Setting Up Heartbeat Monitoring
Step 1: Create a Heartbeat Monitor
Set up a monitor with: - Name: "Production DB Backup" (human-readable) - Expected interval: how often the job should run (e.g., every 1 hour) - Grace period: how much delay is acceptable before alerting (e.g., 10 minutes)
Step 2: Add the Ping to Your Job
Add a curl/wget call at the end of your cron job, after the main task succeeds.
Step 3: Handle Failures Properly
#!/bin/bash
set -e # Exit on any error
# Your actual job
pg_dump mydb > /backups/daily.sql
gzip /backups/daily.sql
# Only ping if everything succeeded
curl -fsS --retry 3 https://valpero.com/api/heartbeat/ping/abc123
Step 4: Configure Alerts
Set up alerts on the appropriate channels: - Critical jobs (backups, payments): SMS + Telegram - Important jobs (reports, syncs): Slack/Email - Nice-to-have jobs (cleanup): Email only
Advanced Patterns
Wrapper Script
Create a reusable wrapper that handles logging, error capture, and heartbeat pinging:
#!/bin/bash
# heartbeat-wrapper.sh <heartbeat-id> <command...>
HEARTBEAT_ID=$1
shift
COMMAND="$@"
START=$(date +%s)
if $COMMAND 2>&1 | tee /var/log/cron-${HEARTBEAT_ID}.log; then
DURATION=$(($(date +%s) - START))
curl -fsS --retry 3 "https://valpero.com/api/heartbeat/ping/${HEARTBEAT_ID}?duration=${DURATION}"
else
EXIT_CODE=$?
echo "Job failed with exit code ${EXIT_CODE}" >> /var/log/cron-${HEARTBEAT_ID}.log
# Don't ping — monitoring will alert on missing heartbeat
fi
Usage:
0 * * * * /usr/local/bin/heartbeat-wrapper.sh abc123 /usr/local/bin/backup.sh
Start + End Pinging
For long-running jobs, ping at both the start and end:
# Ping "start" — we know the job attempted to run
curl -s "https://valpero.com/api/heartbeat/ping/abc123?status=start"
# Run the actual job
/usr/local/bin/heavy-etl-job.sh
# Ping "end" — we know the job completed
curl -s "https://valpero.com/api/heartbeat/ping/abc123?status=complete"
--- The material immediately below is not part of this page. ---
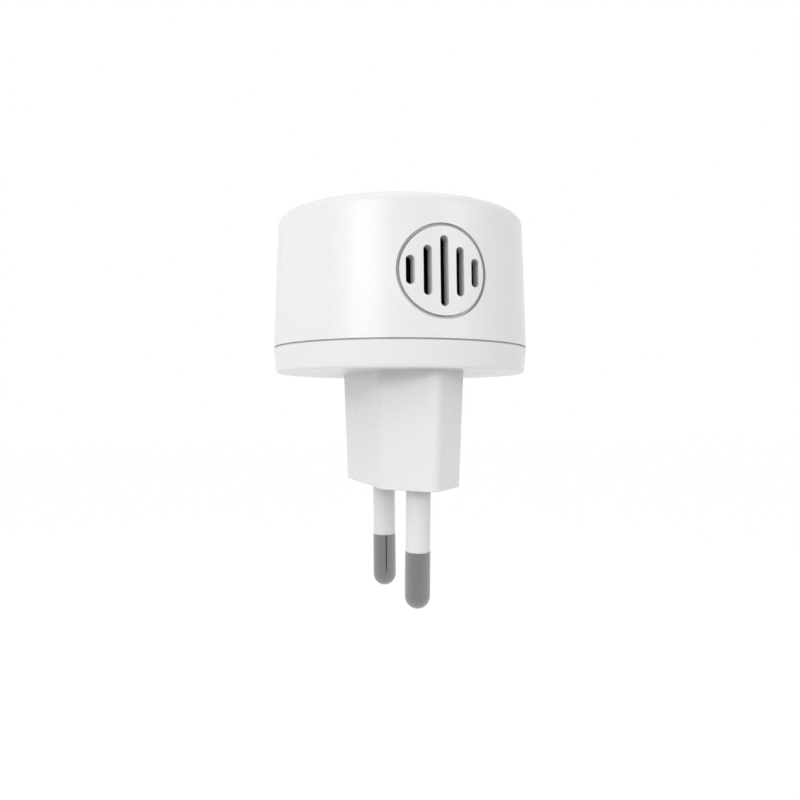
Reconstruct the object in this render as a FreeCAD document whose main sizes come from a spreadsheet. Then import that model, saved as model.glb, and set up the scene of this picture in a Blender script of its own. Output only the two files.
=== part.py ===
"""A round plug-in ultrasonic pest repeller on a two-pin Euro plug, in millimetres.

The origin is the centre of the plug's end face. +Z points away from the wall, the two pins stand
side by side along Y and point to -Z, and the grille faces -Y.
"""
import FreeCAD, Part
import math
import os
import re
import Sketcher
from FreeCAD import Placement, Rotation, Vector

SIZES = {
    # Housing: a drum of two mouldings, widest at the seam between them.
    "seam_radius": 20.95,
    "drum_taper": 0.71,
    "rim_taper": 0.35,
    "underside_height": 18.18,
    "seam_height": 22.28,
    "overall_height": 43.68,
    "seam_gap": 0.28,
    "seam_depth": 0.4,
    "shell_wall": 1.6,
    "top_rounding": 1.5,
    "underside_rounding": 0.6,
    "lip_height": 2.0,
    "lip_wall": 1.1,
    "lip_clearance": 0.15,
    "lip_notch_clearance": 0.4,
    "bead_radius": 0.35,
    "bead_height": 1.1,
    "bead_clearance": 0.12,
    # Plug body: a long hexagon seen from the pins, drafted out towards the housing.
    "plug_apex": 17.69,
    "plug_flat": 10.71,
    "plug_half_width": 6.44,
    "plug_draft": 2.05,
    "plug_flat_rounding": 2.0,
    "plug_apex_rounding": 1.4,
    "plug_edge_rounding": 0.25,
    "plug_wall": 1.5,
    "plug_end_wall": 1.8,
    # Pins: spacing at the end face and at the tips, so that both lean in.
    "pin_spacing": 18.6,
    "pin_tip_spacing": 17.5,
    "pin_length": 19.0,
    "pin_radius": 2.0,
    "pin_shank_radius": 1.35,
    "pin_flange_radius": 2.9,
    "pin_flange_thickness": 1.2,
    "pin_flange_clearance": 0.3,
    "pin_tail_radius": 1.3,
    "pin_tail_length": 3.2,
    "pin_cup_clearance": 0.15,
    "pin_cup_depth": 2.2,
    "sleeve_length": 10.0,
    "sleeve_inset": 0.09,
    "sleeve_taper": 0.03,
    "sleeve_clearance": 0.05,
    "pin_hole_clearance": 0.13,
    # Plate that holds the pins' flanges down, on two screws.
    "retainer_thickness": 1.5,
    "retainer_clearance": 0.4,
    "retainer_gap": 0.2,
    "retainer_screw_offset": 3.4,
    "retainer_boss_radius": 2.0,
    "screw_radius": 0.95,
    "screw_hole_clearance": 0.1,
    "screw_length": 3.8,
    "screw_head_radius": 1.7,
    "screw_head_height": 1.0,
    "screw_recess_width": 0.5,
    "screw_recess_length": 2.0,
    "screw_recess_depth": 0.5,
    "screw_crown": 0.6,
    # Grille insert, flush with the drum and held by a flange behind the wall.
    "grille_height": 32.1,
    "grille_radius": 6.47,
    "grille_groove": 0.5,
    "grille_groove_depth": 0.6,
    "grille_hole_clearance": 0.06,
    "grille_flange_lap": 0.87,
    "grille_flange_clearance": 0.05,
    "grille_depth": 3.72,
    "grille_web": 1.9,
    "grille_rim_wall": 0.37,
    "slot_width": 1.25,
    "slot_pitch": 2.49,
    "slot_length_long": 10.24,
    "slot_length_step": 3.02,
    "cloth_inset": 0.1,
    "cloth_thickness": 0.25,
    "cloth_clearance": 0.1,
    # Ultrasonic transducer, on the grille's axis, in a rubber sleeve in the cover's collar.
    "transducer_gap": 0.2,
    "case_radius": 6.35,
    "case_length": 9.5,
    "case_wall": 0.45,
    "case_mouth_radius": 5.3,
    "screen_inset": 0.1,
    "screen_thickness": 0.25,
    "screen_hole_radius": 0.42,
    "screen_hole_pitch": 1.55,
    "cone_mouth_radius": 4.2,
    "cone_neck_radius": 0.8,
    "cone_height": 2.6,
    "cone_wall": 0.35,
    "cone_depth": 1.6,
    "piezo_radius": 4.0,
    "piezo_thickness": 0.75,
    "disc_gap": 0.08,
    "transducer_base_thickness": 2.0,
    "transducer_base_inset": 0.5,
    "transducer_base_clearance": 0.08,
    "pedestal_radius": 1.2,
    "terminal_radius": 0.35,
    "terminal_spacing": 5.08,
    "terminal_length": 5.6,
    "holder_wall": 0.95,
    "holder_clearance": 0.15,
    "holder_back_thickness": 0.6,
    "holder_back_radius": 4.6,
    "collar_wall": 1.0,
    "collar_length": 8.7,
    "collar_headroom": 0.2,
    # Round main board on two posts, and the heights above it.
    "board_clearance": 0.5,
    "moulding_rounding": 0.4,
    "chip_rounding": 0.12,
    "varistor_rounding": 0.9,
    "board_thickness": 1.2,
    "board_post_height": 1.0,
    "board_post_radius": 2.4,
    "board_screw_offset": 14.6,
    "board_screw_length": 2.8,
    "tail_below_board": 0.7,
    "leg_root": 0.3,
    "leg_hole_clearance": 0.1,
    "leg_radius": 0.3,
    # Leads.
    "mains_lead_radius": 0.7,
    "signal_lead_radius": 0.45,
    "lead_bend_share": 0.45,
    "signal_lead_run": 2.4,
    "signal_lead_reach": 4.32,
    "mains_lead_shift": 1.6,
    "mains_lead_rise": 5.0,
    # Parts on the board: place, size and height of each.
    "dropper_y": 11.2,
    "dropper_length": 13.0,
    "dropper_width": 5.6,
    "dropper_height": 12.0,
    "dropper_pitch": 10.0,
    "bulk_x": -8.6,
    "bulk_y": 2.9,
    "bulk_radius": 4.0,
    "bulk_height": 12.0,
    "bulk_neck_height": 1.6,
    "bulk_neck_depth": 0.35,
    "bulk_pitch": 3.5,
    "varistor_x": -10.4,
    "varistor_y": 10.6,
    "varistor_radius": 3.4,
    "varistor_thickness": 3.2,
    "varistor_stand": 1.6,
    "varistor_pitch": 5.0,
    "fuse_x": 11.0,
    "fuse_y": 7.6,
    "fuse_radius": 1.5,
    "fuse_cap_radius": 1.7,
    "fuse_length": 7.5,
    "fuse_cap_length": 1.4,
    "fuse_stand": 0.3,
    "fuse_pitch": 9.6,
    "bridge_x": 10.6,
    "bridge_y": -3.6,
    "bridge_length": 4.7,
    "bridge_width": 3.9,
    "bridge_height": 2.4,
    "bridge_foot_reach": 0.9,
    "bridge_foot_width": 0.65,
    "bridge_foot_pitch": 2.6,
    "zener_x": 0.0,
    "zener_ahead": 4.7358,
    "zener_radius": 0.95,
    "zener_length": 4.0,
    "zener_pitch": 7.0,
    "zener_stand": 0.2,
    "chip_y": 4.5,
    "chip_length": 8.65,
    "chip_width": 3.9,
    "chip_height": 1.5,
    "chip_lead_pitch": 1.27,
    "chip_lead_width": 0.4,
    "chip_lead_reach": 1.05,
    "chip_lead_foot": 0.5,
    "chip_lead_thickness": 0.22,
    "transistor_x": 7.2,
    "transistor_y": 3.4,
    "transistor_spacing": 5.0,
    "transistor_radius": 2.3,
    "transistor_flat": 1.3,
    "transistor_height": 4.6,
    "transistor_stand": 1.8,
    "transistor_pitch": 1.27,
    "coil_x": -12.4,
    "coil_y": -5.0,
    "coil_flange_radius": 3.1,
    "coil_core_radius": 1.5,
    "coil_height": 7.0,
    "coil_flange_thickness": 0.9,
    "coil_winding_radius": 2.7,
    "coil_clearance": 0.05,
    "coil_pitch": 3.5,
    "output_x": 12.0,
    "output_y": -7.9,
    "output_length": 5.2,
    "output_width": 2.5,
    "output_height": 5.5,
    "output_pitch": 2.5,
    "small_part_length": 1.6,
    "small_part_width": 0.8,
    "small_part_height": 0.45,
    "small_part_pitch_across": 2.9,
    "small_part_pitch_along": 1.9,
    "small_part_start": 3.6,
    # Power light: a lamp on the board under a clear guide in the cover's top.
    "led_radius": 1.5,
    "led_height": 3.4,
    "led_flange_radius": 1.8,
    "led_flange_height": 0.6,
    "led_stand": 1.2,
    "led_pitch": 1.27,
    "guide_radius": 1.5,
    "guide_clearance": 0.05,
    "guide_flange_radius": 2.4,
    "guide_flange_thickness": 0.8,
    "guide_gap": 0.4,
}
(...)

This lets you detect jobs that started but never finished (hung, killed, stuck).
Common Mistakes
- Pinging before the job runs — you'll never know if it actually succeeded
- No grace period — jobs that take variable time trigger false alerts
- Ignoring exit codes —
job.sh; curl pingpings even on failure; use&& - Not monitoring the monitor — if your heartbeat endpoint is down, all jobs appear failed
- Too many heartbeats — monitor important jobs, not every tiny script
Conclusion
Every cron job that matters should have a heartbeat monitor. It takes 60 seconds to set up and prevents the most frustrating type of failure — the one you don't discover until it's too late. If a job is important enough to schedule, it's important enough to monitor.